Saturday, May 19, 2007

Maybe Buddy Bell knows what he's doing

PRELUDE: FSN Rocky Mountains did a nice job with the interstate/league game between the Royals and Rockies last night. The announcers pointed out that home plate umpire Tim McClelland is the same Tim McClelland featured here. The producers found a bunch of cowboy hat-wearing fans and noted that Thursday is Trucker Hat night. The station even made time for an Arena Football League pregame segment promoting the Colorado Elways.

But in the bottom of the 9th, could the camera work have been worse for the Yorvit Torrealba fly out to deep left? Runners on first and second and down three, Torrealba pulls a Joakim Soria fastball off the end of the bat, and if you let your eyes center on the TV screen, you'd have thought Torrealba hit the ball to Colorado Springs. This was purposeful, I'm sure, but it nearly gave me a heart attack.
***
I will never agree with a manager pinch-running for one of his best hitters before the 8th inning, especially if the team's on the road and trailing. The only time it makes sense to replace your cleanup hitter is if 1) his run will almost certainly decide the game, or 2) the man replacing him is the Tazmanian Devil.

Angel Berroa is no screeching marsupial, and one run matters less at Coors Field than anywhere else. So last night, the Royals' half of the 7th provoked out of me one of my loudest, most vehement outbursts all season.

Let's set it up. My thought process building up to the inning:

Bot 1st: Matt Holliday is really good. One run isn't going to hold up though.
Top 2nd (after Royals record a couple of hits): One run definitely won't hold up.
Top 3rd (another base runner): Won't hold up.
Top 4th (two more hits): Not holding up. No way.
Top 5th: One run won't hold up.
Top 6th: One run won't hold up.
Top 7th: Mike Sweeney hits a lead-off double! One run not gonna hold up!

At this point -- down 1-0, none out -- Buddy Bell sends in Berroa to pinch run for Sweeney. This is a curious move, considering the only way Sweeney's spot in the order won't come up again is if the next nine Royals all make outs. And if you must replace one of your best hitters, at least have the decency to send in someone who accelerates faster than a steamwheeler.

So what happens? Berroa runs on contact -- why, Bell/Brian Poldberg, why? -- but he doesn't really run. He scampers a few steps down the line before realizing third baseman Garrett Atkins already has the ball. The way he hesitated when the ball was hit made me question whether there wasn't miscommunication between him and the coaches -- the ones that aren't his father-in-law, I mean. I scream all sorts of unpublishable words after he's tagged out, and more after Rockies starter Jeff Francis works out of the jam with his lead intact.

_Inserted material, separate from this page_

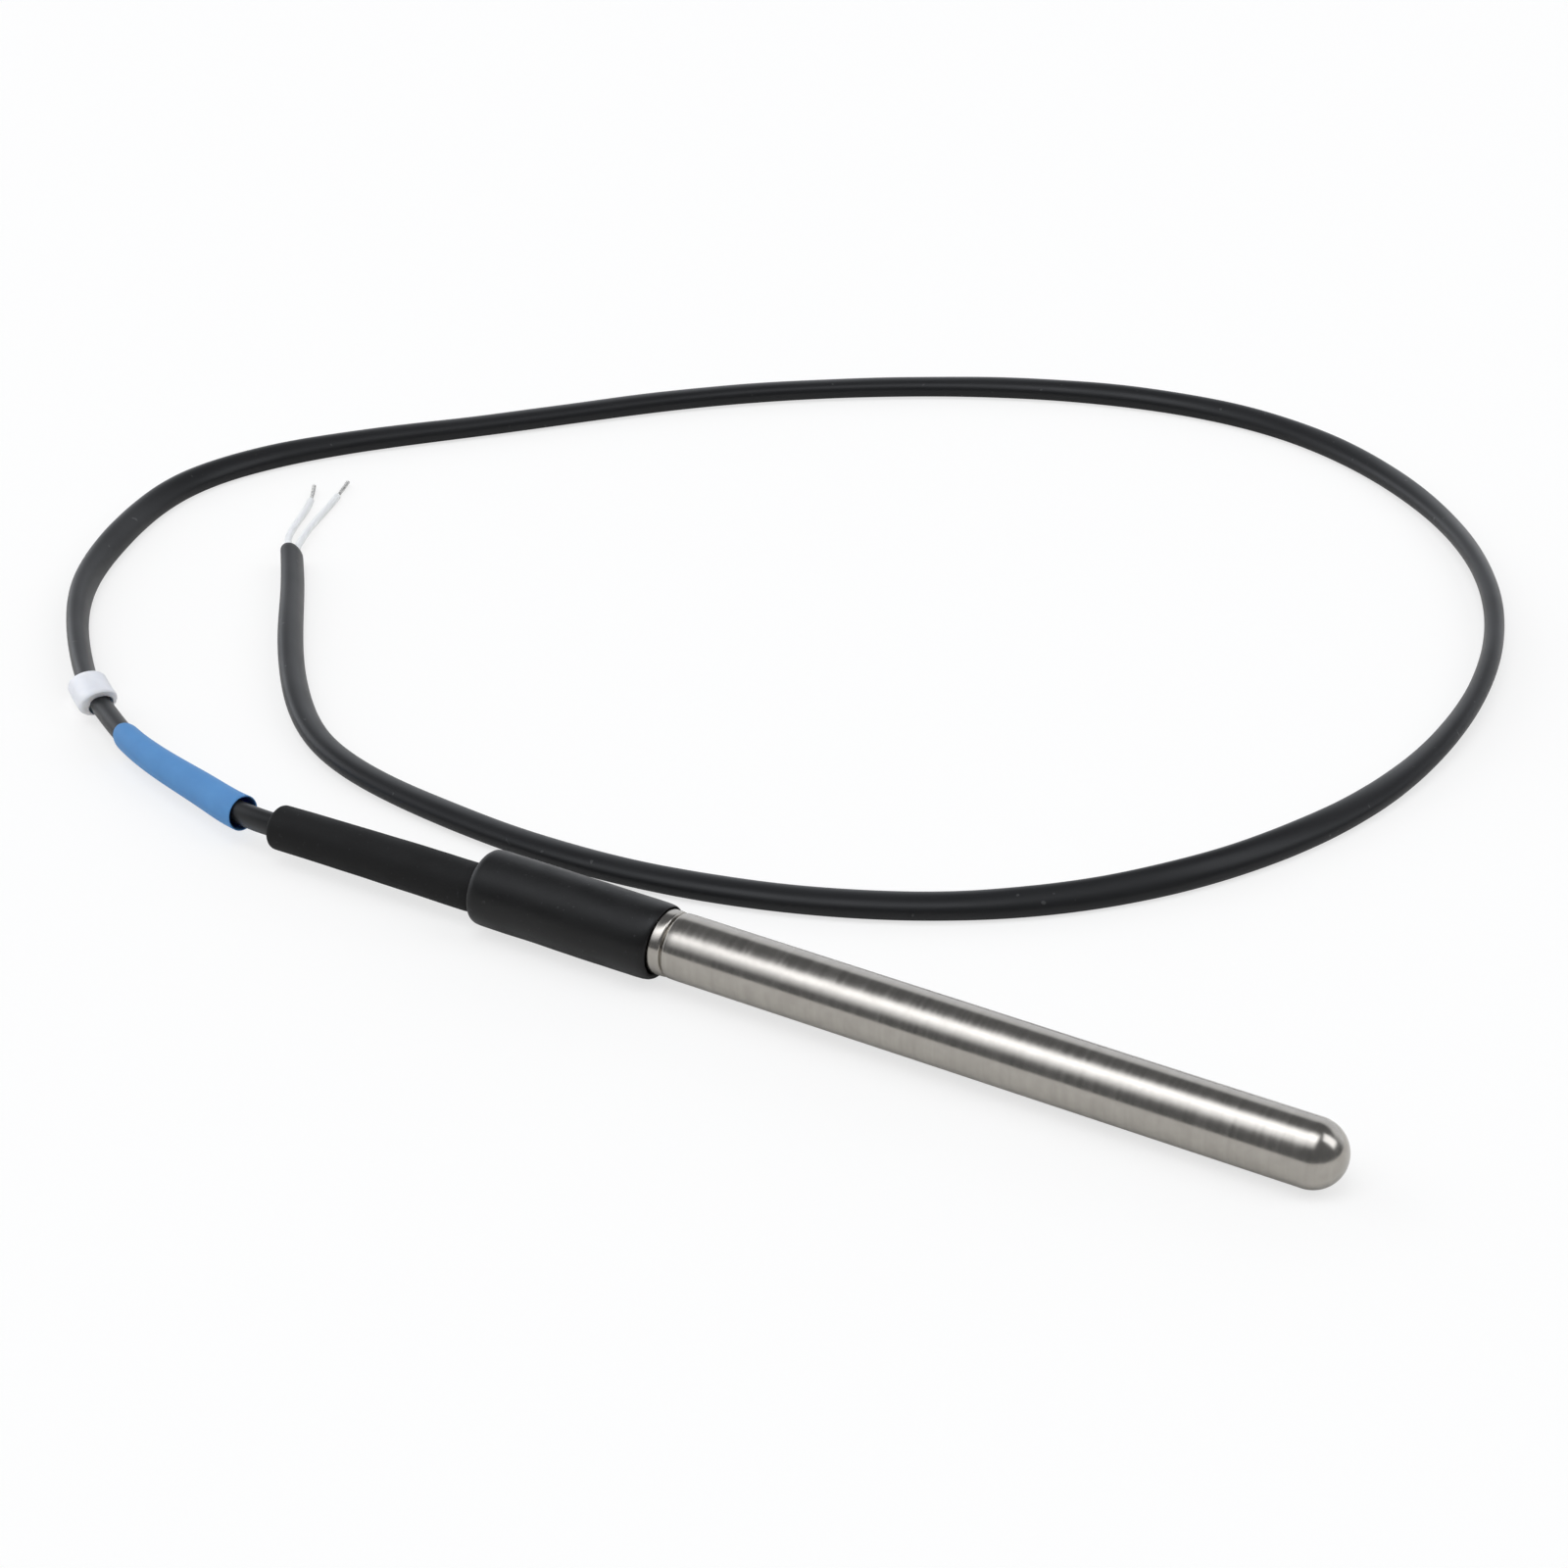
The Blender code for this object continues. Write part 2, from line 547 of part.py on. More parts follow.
def make_plug(resin):
    """Resin cast round the cores where the lead ends. The cores pass through two holes."""
    outer = SHEATH_BORE - FIT_GAP
    outline = [(PLUG_FRONT, 0), (PLUG_FRONT, outer), (PLUG_REAR, outer), (PLUG_REAR, 0)]
    plug = turned("potting_plug", outline, resin, PROBE, SLEEVE_SIDES)
    hole_radius = CORE_RADIUS + CORE_HOLE_GAP
    hole_front, hole_rear = PLUG_FRONT - CUT_PAST, PLUG_REAR + CUT_PAST
    for side in (-1, 1):
        outline = [(hole_front, 0), (hole_front, hole_radius), (hole_rear, hole_radius), (hole_rear, 0)]
        hole = turned("core_hole", outline, resin, PROBE, SMALL_SIDES, side * CORE_OFFSET)
        hole.hide_render = True
        hole.display_type = "WIRE"
        cut = plug.modifiers.new("core_hole", "BOOLEAN")
        cut.operation = "DIFFERENCE"
        cut.object = hole


def make_probe_axis():
    """The empty that carries the probe: its X axis leans back, and its origin is the dome's very end."""
    probe = bpy.data.objects.new("probe_axis", None)
    probe.location = on_probe(0)
    probe.rotation_euler = (0, LEAN, 0)
    bpy.context.scene.collection.objects.link(probe)
    return probe


for old in list(bpy.data.objects):
    bpy.data.objects.remove(old)

PROBE = make_probe_axis()
steel = material("stainless_steel", (0.56, 0.55, 0.53), 0.28, 1.0)
shrink_black = material("black_shrink", (0.022, 0.022, 0.024), 0.55)
lead_black = material("black_jacket", (0.025, 0.026, 0.028), 0.4)
marker_blue = material("blue_sleeve", (0.1, 0.28, 0.56), 0.5)
milky_white = material("milky_ring", (0.8, 0.8, 0.83), 0.35)
core_white = material("white_core", (0.82, 0.82, 0.8), 0.4)
tin = material("tinned_copper", (0.72, 0.71, 0.68), 0.3, 1.0)
solder = material("solder", (0.62, 0.62, 0.63), 0.35, 1.0)
nickel = material("nickel_wire", (0.6, 0.58, 0.54), 0.3, 1.0)
tube_clear = material("joint_tubing", (0.75, 0.74, 0.7), 0.35)
amber_film = material("amber_film", (0.5, 0.2, 0.03), 0.3)
ceramic = material("white_ceramic", (0.82, 0.81, 0.78), 0.4)
bead_glass = material("bead_glass", (0.75, 0.8, 0.72), 0.1)
paste_white = material("heat_paste", (0.78, 0.78, 0.76), 0.6)
resin = material("black_resin", (0.03, 0.03, 0.03), 0.3)

make_sheath(PROBE, steel)
make_seal_sleeve(PROBE, shrink_black)
make_strain_sleeve(shrink_black)
make_markers(marker_blue, milky_white)
make_lead_jacket(lead_black)
make_free_cores(core_white, tin)
make_inner_wiring(core_white, tube_clear, solder, nickel)
make_element(ceramic, bead_glass, paste_white)
make_liner(amber_film)
make_plug(resin)
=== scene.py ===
"""Looks of the temperature sensor: turned steel, shrink sleeves, an oval two-core lead and its markers.

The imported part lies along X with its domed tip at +X. Every new piece is built where its solid lies. Stations
on the probe are distances back from the very end of the dome. Distances on the lead are from its entry.
"""

import json
import math

import bmesh
import bpy
import numpy as np
from mathutils import Matrix, Vector

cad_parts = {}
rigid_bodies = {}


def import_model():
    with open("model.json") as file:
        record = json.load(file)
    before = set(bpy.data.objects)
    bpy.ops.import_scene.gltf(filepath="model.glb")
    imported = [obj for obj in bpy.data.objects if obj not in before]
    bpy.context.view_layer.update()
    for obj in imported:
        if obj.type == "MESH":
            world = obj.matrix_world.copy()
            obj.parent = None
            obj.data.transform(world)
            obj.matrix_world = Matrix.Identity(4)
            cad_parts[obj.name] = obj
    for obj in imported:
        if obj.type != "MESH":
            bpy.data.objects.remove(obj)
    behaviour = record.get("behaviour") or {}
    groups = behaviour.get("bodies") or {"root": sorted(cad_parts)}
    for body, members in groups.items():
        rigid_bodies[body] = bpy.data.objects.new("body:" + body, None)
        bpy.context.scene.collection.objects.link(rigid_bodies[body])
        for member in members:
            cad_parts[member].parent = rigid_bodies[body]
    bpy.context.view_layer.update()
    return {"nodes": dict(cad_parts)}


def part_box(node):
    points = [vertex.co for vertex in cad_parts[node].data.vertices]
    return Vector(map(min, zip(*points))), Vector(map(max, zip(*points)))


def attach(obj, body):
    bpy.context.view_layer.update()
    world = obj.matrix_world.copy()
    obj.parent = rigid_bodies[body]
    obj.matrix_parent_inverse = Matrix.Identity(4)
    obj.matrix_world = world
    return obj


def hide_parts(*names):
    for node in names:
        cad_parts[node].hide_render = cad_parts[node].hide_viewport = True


for old in list(bpy.data.objects):
    bpy.data.objects.remove(old)

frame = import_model()

MM = 0.001
UP = (0, 0, 1)

# Camera, set up as the photograph was taken
CAMERA_PLACE = Vector((128.97, -218.49, 164.55)) * MM
CAMERA_HEADING = Vector((-0.5048, 0.8632, 0.0)).normalized()
CAMERA_PITCH = math.radians(29.233)
CAMERA_LENS = 80.0
CAMERA_SENSOR = 36.0
CAMERA_NEAREST = 10 * MM
PICTURE_RIGHT = Vector((CAMERA_HEADING.y, -CAMERA_HEADING.x, 0.0))

# Steel sheath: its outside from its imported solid, a plain stretch behind its dome, and one rolled groove
SHEATH_LOW, SHEATH_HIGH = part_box("sheath")
SHEATH_RADIUS = 0.5 * (SHEATH_HIGH.y - SHEATH_LOW.y)
SHEATH_LENGTH = SHEATH_HIGH.x - SHEATH_LOW.x
SHEATH_WALL = 0.35 * MM
SHEATH_BORE = SHEATH_RADIUS - SHEATH_WALL
SHEATH_RIM_ROUND = 0.12 * MM
PLAIN_STRETCH = (58 * MM, 8 * MM)
GROOVE_FROM_REAR = 19.4 * MM
GROOVE_PLACE = SHEATH_LENGTH - GROOVE_FROM_REAR
GROOVE_REACH = 1.3 * MM
GROOVE_DEPTH = 0.3 * MM
GROOVE_HALF_WIDTH = 0.13 * MM
SHOULDER_DEPTH = 0.03 * MM
SHOULDER_HALF_WIDTH = 0.5 * MM
LEAN = math.asin((SHEATH_HIGH.z - 2 * SHEATH_RADIUS) / (SHEATH_LENGTH - SHEATH_RADIUS))

# Large shrink sleeve over the sheath's rear end
SEAL_COVER = 18.1 * MM
SEAL_OVERHANG = 0.7 * MM
SEAL_RADIUS = 3.55 * MM
SEAL_FRONT_INSET = 1.8 * MM
SEAL_REAR_INSET = 1.1 * MM
SEAL_DROP = 0.2 * MM
SEAL_SIDE = -0.1 * MM
SEAL_LIP_RADIUS = 3.05 * MM
SEAL_MOUTH_SLANT = math.radians(-3.0)
SEAL_TAIL_RADIUS = 2.36 * MM
SEAL_TAIL_DROP = 0.83 * MM
SEAL_MOUTH_BORE = 3.06 * MM
SEAL_MOUTH_BORE_DEPTH = 2.0 * MM
SEAL_REAR_BORE = 3.1 * MM
SEAL_REAR_BORE_GAP = 0.1 * MM
SEAL_REAR_BORE_DROP = 0.05 * MM
SEAL_WAVE = 0.09 * MM
SEAL_WAVE_LENGTH = 5.0 * MM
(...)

Now, here's where it gets interesting. In the top of the 8th, Esteban German -- in as a pinch hitter for Jorge De La Rosa, who turned in another great start -- hits a lead-off double over Willy Taveras's head in center. After David DeJesus strikes out, Rockies manager Clint Hurdle removes his starter in a 2-0 game and hands the ball to the hard-throwing Manny Corpas. Two batters later, Sweeney's spot in the order, now filled by Berroa, comes up again, which leads Bell to make another excellent decision: he inserts the left-handed Shane Costa to face the righty. Costa delivers the game-tying RBI with a single to right that scores Mark Grudzielanek from second. After Emil Brown's three-run homer gives the Royals a 5-2 lead -- a cathartic moment in the IDWT household -- Bell lets reliever Brandon Duckworth bat for himself, and lo, wouldn't you know, Ducky comes through with a single up the middle. Not a bad 24 hours: witnessing the birth of your child, picking up a base hit, collecting the win.

Watching the late innings of that game, you would've guessed that Hurdle -- who was booed lustily and even inspired a "Hurdle sucks" chant -- was the AL manager visiting the NL park. Of course, Bell managed in Colorado before Hurdle replaced him, and Hurdle was the Royals' first round pick in the 1975 amateur draft -- there's a connection here, I'll let you make it though.

Sure, I was worried just a little that Bell -- who used three pinch-hitters and a pinch-runner -- would run out of position players. But in the end, he proved he knew what he was doing, and an old sports cliche was proven correct once again: when you win, you're a genius. And the Royals haven't lost in a while.

(Who's that calling, dear? Three-game win streak? Never heard of em. No no, I'll take the call.)